Other threads of discussion weighed the choice of paying for existing Title I programs with other accounts or helping students without the Title I framework at all.
Becker called Title I a helpful tool, but not an essential crutch to keep kids from dropping out.
“This is the danger of having a program like Title I, and special ed has gone through this, too,” she explained. “When students are identified, they're looked at as needing to go to these other programs. It becomes somebody else's responsibility for their learning. But the classroom teacher has the capacity to work with all those children as well.”
She added that Missoula's ongoing No Child Left Behind low test scores don't come from the free- and reduced-lunch students, but from the students in special education programs. Title I funds don't apply to children with developmental challenges, only those with financial hardships.

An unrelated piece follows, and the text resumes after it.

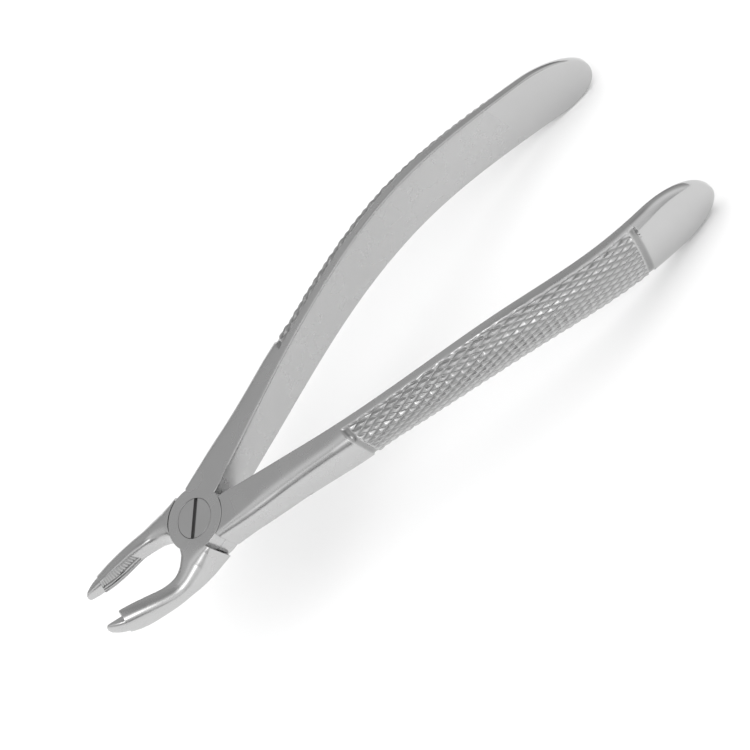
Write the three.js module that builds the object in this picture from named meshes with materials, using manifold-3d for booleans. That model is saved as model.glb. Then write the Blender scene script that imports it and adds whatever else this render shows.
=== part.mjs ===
// Extraction forceps with a lap joint: two forged halves that turn on one slotted screw.
// Millimetres. The origin is the centre of the joint's back face, on the pivot axis.
// +Z runs along the pivot towards the screw's slot, +X towards the ends of the handles,
// and +Y towards the handle of the front half. The forceps is drawn partly open.

import * as THREE from 'three';
import { mergeVertices } from 'three/addons/utils/BufferGeometryUtils.js';
import Module from 'manifold-3d';

const wasm = await Module();
wasm.setup();

// ---- Driving dimensions ----------------------------------------------------------------

// Joint: each half keeps a round cheek of half the thickness, laid on the other's cheek.
const JOINT_THICKNESS = 8.4;
const CHEEK_RADIUS = 7.35;
const CHEEK_AXIAL_GAP = 0.1;
const CHEEK_RADIAL_GAP = 0.15;

// Joint screw: a flush slotted head, a plain bearing and a threaded end.
const HEAD_RADIUS = 4.5;
const HEAD_HEIGHT = 1.7;
const BEARING_RADIUS = 3.2;
const THREAD_RADIUS = 2.6;
const SCREW_RUNNING_GAP = 0.08;
const SLOT_WIDTH = 1.0;
const SLOT_DEPTH = 0.9;
const SLOT_ANGLE = THREE.MathUtils.degToRad(48.5);

// Handles: [distance from the pivot along X, value] at the few stations that set the shape.
const HANDLE_ROOT = 2;
const HANDLE_END = 127.2;
const HANDLE_ROUND_LENGTH = 12;
const END_THINNING = 0.35;
const HANDLE_INNER_FACE = [
  [2, 0.3], [7.4, 0.75], [12, 2.3], [18.5, 4.6], [35, 10.4], [58, 17], [81, 21.6], [104, 23.65], [127, 22],
];
const HANDLE_OUTER_CROWN = [
  [2, 8.3], [12, 11.05], [18.5, 12.5], [35, 16.9], [58, 23.1], [81, 27.1], [104, 28.1], [127, 25.3],
];
const HANDLE_TOP_EDGE = [
  [2, 8.4], [18.5, 8.4], [35, 8.35], [58, 8], [81, 5.4], [104, -1.6], [127, -7.4],
];
const HANDLE_BOTTOM_EDGE = [
  [2, 0], [7.4, 0], [12, -0.5], [35, -3.1], [58, -5.4], [81, -10.6], [104, -19.4], [127, -26.8],
];
// The crown is nearly square at the joint and becomes an oval along the grip.
const HANDLE_SQUARENESS = [[2, 6], [8, 5], [20, 4.6], [34, 4.2], [44, 2.6], [127, 2.3]];
const FLAT_FACE_REACH = 24;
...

To further confound the issue, no one has final word on how much money the federal government will send. Missoula Title I staff know parts of the equation, but not the numbers to plug in.
That equation includes lifting 20 percent of the federal allocation off the top to teacher professional development. That's because MCPS must take “corrective action” for failing to make adequate yearly progress in its No Child Left Behind tests.
The potential allocation gets reduced another 10th by conservative accounting: OPI does recommend plugging only 90 percent of the projected funds into an annual budget in case Congress makes last-minute changes.
Except that while elementary Title I funding has been slipping, the high school allocation may see a big jump. OPI figures show the 2006-07 Missoula payment was
$1.98 million for elementary programs and $543,568 for high school. This year, it was $1.95 million for elementary and $537,001 for high school.
Next year, the projected figures for Missoula are
$1.94 million for elementary programs and $836,539 for high schools. But nobody knows if that's the actual amount that will show up in the mailbox.
“We're still waiting for the confidence to plan on the numbers,” Becker said. “All of this is premature. We don't have the final allocation. We may be able to bring back part of what we had.”